Maybe we need to do some research on "High Paying" money market funds and ultra short term bond funds. [ {Edit} Average maturity on utra short bond funds is around 1.5 years and earns around 3 - 5% annual. REITS sound better ]

Watching and not trading



To: Rande Is who wrote (23861)4/13/2000 7:44:00 PM
From: ~digs  Read Replies (1) | Respond to of 57584
 
Rande, while I certainly didn't 'cuss' you out after having read that post... I strongly disagree with your belief that we will significantly penetrate the Nasdaq's 200 dma (which as of today's close is at 3499). On the contrary, I believe that the index itself will trade relatively sideways in conjunction with the level of the 200 dma... until rampant tech speculation returns to our markets (my guess is about September).

People will have to have nearly forgotten about current market pains before the big bull returns... and since we're on internet time now... I'd say about six months. By then we'll each be enthusiastic again about our tech companies and how 'cool' some of them really are. P/E ratios will once again be thrown out the window... as everybody dreams about what a big productivity impact these companies are having on our economy. Year over year increases in revenue will once again become the dominant company fundamental that investors will focus upon. I honestly think it could be another 2-3 years before actual earnings become the primary issue relative to a technology company's valuation.

By and large, people are just too giddy about the prospects of their favorite tech company for them not to be bid up continuously during these bullish surges. Yes it seems like a lot of investors don't feel that way at this very moment, while the Nasdaq incurs a healthy correction... but in the not too distant future, I think this whole 'blip' will be close to forgotten (giving way to speculative fever... once again... AND the subsequent sharp correction).

"Two steps forward... one step back." That pretty much sums up my belief with regards to a long term bull market. My biggest question is what inning are we in? I'm thinking like 3 or 4, provided that the boomers keep spending, and that things around the world remain mostly stable.

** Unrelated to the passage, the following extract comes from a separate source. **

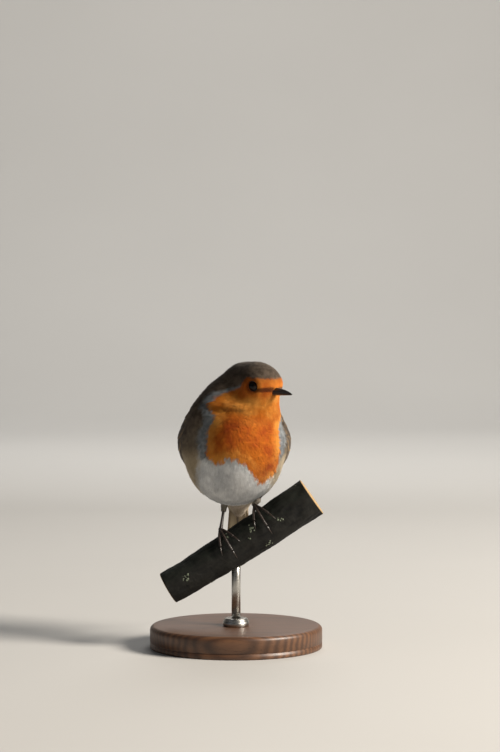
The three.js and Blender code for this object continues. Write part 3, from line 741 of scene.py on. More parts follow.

You also mentioned some hypothetical price targets for a few big caps once we've bottomed out... I semi-agree with most of them... but I definitely do not see CSCO making it to the low forties, nor do I see QCOM at 65. CSCO, now one of the largest companies in the world... would thus have their market cap cut nearly in half when compared to its highs... without a change in fundamentals... I just don't see that happening. Also, take a look at QCOM's relative strength during this recent correction we've been receiving. I believe there are two reasons for that... number one: QCOM was a high flyer of 99, and did not continue its ascent during this new year... and so, much of its consolidation has already occurred. Secondly... their patented technology is going to be the broadband wireless standard... and everybody knows it will translate into HUGE earnings eventually... so people will be buying on weakness. In short, QCOM's future is not nearly as uncertain as some of these biotech and other such companies... and I think their relative strength lately helps prove my point. [Disclosure: I have never held a position in either CSCO or QCOM]

Just some thoughts... sorry about the long post.

Regards,
Dave

P.S. The last time the Nasdaq broke its 200 dma to the downside was late August of 1998 when Nasdaq dipped below 1750. It remained underneath it for less than two months.